Much has been said in this case, both in the oral arguments and briefs, of the dire results likely to follow the conclusion we have reached. We are prone to hope that counsel are to some extent mistaken; but, be that as it may, we must construe the law as we find it, and not always as we would have it. The framers of our Constitution believed it to be inimical to the public good that corporations, which may live always and grow ever so powerful, should be at liberty to hold and deal in farm lands, and in section 2, art. 22, of the Constitution, we find the manifest policy of the state to prevent this condition.
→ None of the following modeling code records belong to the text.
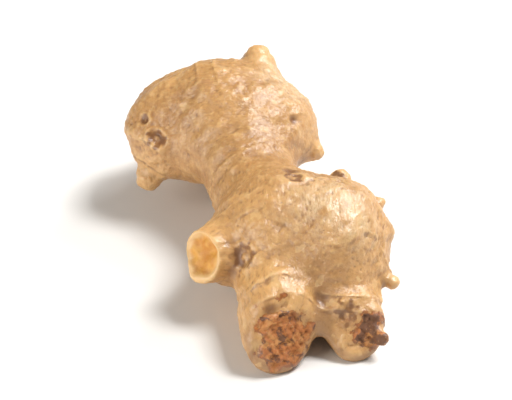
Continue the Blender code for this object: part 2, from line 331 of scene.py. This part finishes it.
def flowPlaces(points):  # squeezed along the way they grow, so that a noise there is drawn out to fibres
    distances = np.array([lobeDistance(points, stem) for stem in lobes.values()])
    shares = np.exp(-(distances - distances.min(axis=0)) / 4)
    shares /= shares.sum(axis=0)
    flow = points.copy()
    for stem, share in zip(lobes.values(), shares):
        along = (points - stem["foot"]) @ stem["grows"] * (1 - 1 / skin["streak"])
        flow -= (share * along)[:, None] * stem["grows"]
    return flow


def scabMask(points, at, size, wander):  # one on the cork; and one that fades out over the skin round it
    wandering = wander * (waves(points, 4.2, 51) + 0.4 * waves(points, 1.5, 52))
    inside = size + wandering - np.linalg.norm(points - np.array(at), axis=1)
    return np.clip(inside / cork["edgeWidth"], 0, 1), np.clip(1 + inside / cork["stainWidth"], 0, 1)


def crumbMargins(points):  # how far inside a crumb of the cork each point is
    draw = np.random.default_rng(71)
    chosen = draw.choice(len(points), cork["crumbs"], replace=False)
    places = points[chosen] + draw.normal(0, 0.2, (cork["crumbs"], 3))
    tree = KDTree(len(places))
    for count, place in enumerate(places):
        tree.insert(place, count)
    tree.balance()
    found = np.array([[hit[2] for hit in tree.find_n(point, 2)] for point in points])
    return found[:, 1] - found[:, 0]


def scabRelief(points):  # its height and masks
    height, scab, near, dark, plates = np.zeros((5, len(points)))
    for at, size, wander, depth, darkness in scabs:
        own, ownNear = scabMask(points, at, size, wander)
        edge = np.exp(-((own - 0.5) / 0.35)**2) * (own > 0) * (own < 1)
        height += cork["edgeHeight"] * edge - depth * own
        scab = np.maximum(scab, own)
        near = np.maximum(near, ownNear)
        dark = np.maximum(dark, darkness * own)
    onScab = np.flatnonzero(scab > 0)
    plates[onScab] = np.clip(crumbMargins(points[onScab]) / cork["crumbSeam"], 0, 1)
    crumbs = cork["crumbHeight"] * plates - cork["sunk"]
    for seed, (length, lump) in enumerate(cork["lumps"]):
        crumbs += lump * waves(points, length, 72 + seed)
    return height + scab * crumbs, {"scab": scab, "scabNear": near, "scabDark": dark, "plates": plates}


def markRelief(points):  # its height and masks
    height, eye, pit, scar = np.zeros((4, len(points)))
    for kind, at, size, tall, long, stretch in marks + rootScars():
        away = markDistance(points, at, size, long, stretch)
        height += tall * markShape(kind, away)
        if kind == "eye":
            ragged = away + 0.16 * waves(points, 1.6, 61) + 0.08 * waves(points, 0.8, 62)
            blotch = np.clip(0.8 + 0.45 * waves(points, 1.9, 63), 0.3, 1)
            eye = np.maximum(eye, np.exp(-((ragged - 0.6) / 0.4)**2) * blotch)
        elif kind == "pit":
            pit = np.maximum(pit, np.exp(-(away / 1.35)**2))
        elif kind == "scar":
            scar = np.maximum(scar, np.exp(-(away / 0.9)**2))
    return height, {"eye": eye, "pit": pit, "rootScar": scar}


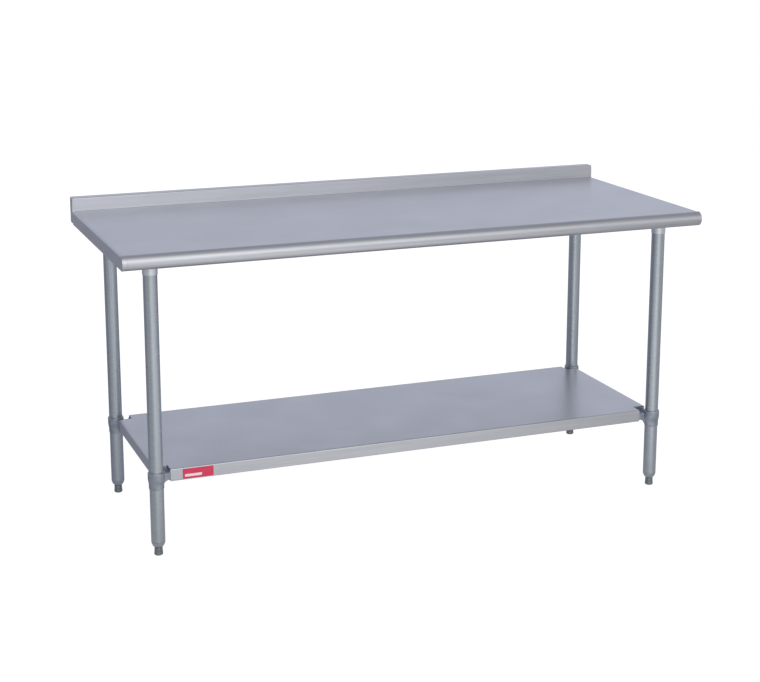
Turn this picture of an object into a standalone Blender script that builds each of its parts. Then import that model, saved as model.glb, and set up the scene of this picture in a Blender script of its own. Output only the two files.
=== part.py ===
"""Stainless work table with a rear riser, a rolled front rim and an adjustable undershelf.

Units are metres and +Z is up. The origin is on the floor under the middle of the top. +X runs along
the length to the right, and -Y is the side that a person works at.
"""

import math

import bmesh
import bpy
from mathutils import Matrix, Vector

INCH = 0.0254
GAP = 0.0003  # between pieces that touch
MERGE = 0.00001
SIDES = 24  # round a turned piece
SMALL_SIDES = 16  # round a fastener

# Driving dimensions
TABLE_LENGTH = 72 * INCH
TABLE_DEPTH = 30 * INCH
WORK_HEIGHT = 36 * INCH
SHELF_HEIGHT = 10.06 * INCH
LEG_DIAMETER = 1.625 * INCH
LEG_INSET_END = 0.0970
LEG_INSET_FRONT = 0.0965
LEG_INSET_REAR = 0.1115

# Sheet metal
TOP_GAUGE = 0.0015
SHELF_GAUGE = 0.0012
TUBE_WALL = 0.0015
RIM_RADIUS = 0.0220
RIM_RETURN = 0.012
RISER_HEIGHT = 0.0413
RISER_DEPTH = 0.0381
TURN_DOWN = 0.0392
END_ROUND = 0.006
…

The section was not made self-executing, but it was left to the Legislature to vitalize the provision and prescribe a penalty for its enforcement.

The writer of this opinion is in thorough accord with this policy, and may we not express the hope that future legislation will by proper act, vitalize this prohibition and prevent the results contemplated by counsel when corporations are permitted to take title to farm lands in the state?

The judgment of the lower court must be reversed, and the cause remanded, with directions to sustain the demurrer.

All the Justices concur, except TURNER, HARDY, and BRETT, JJ., being absent and not participating.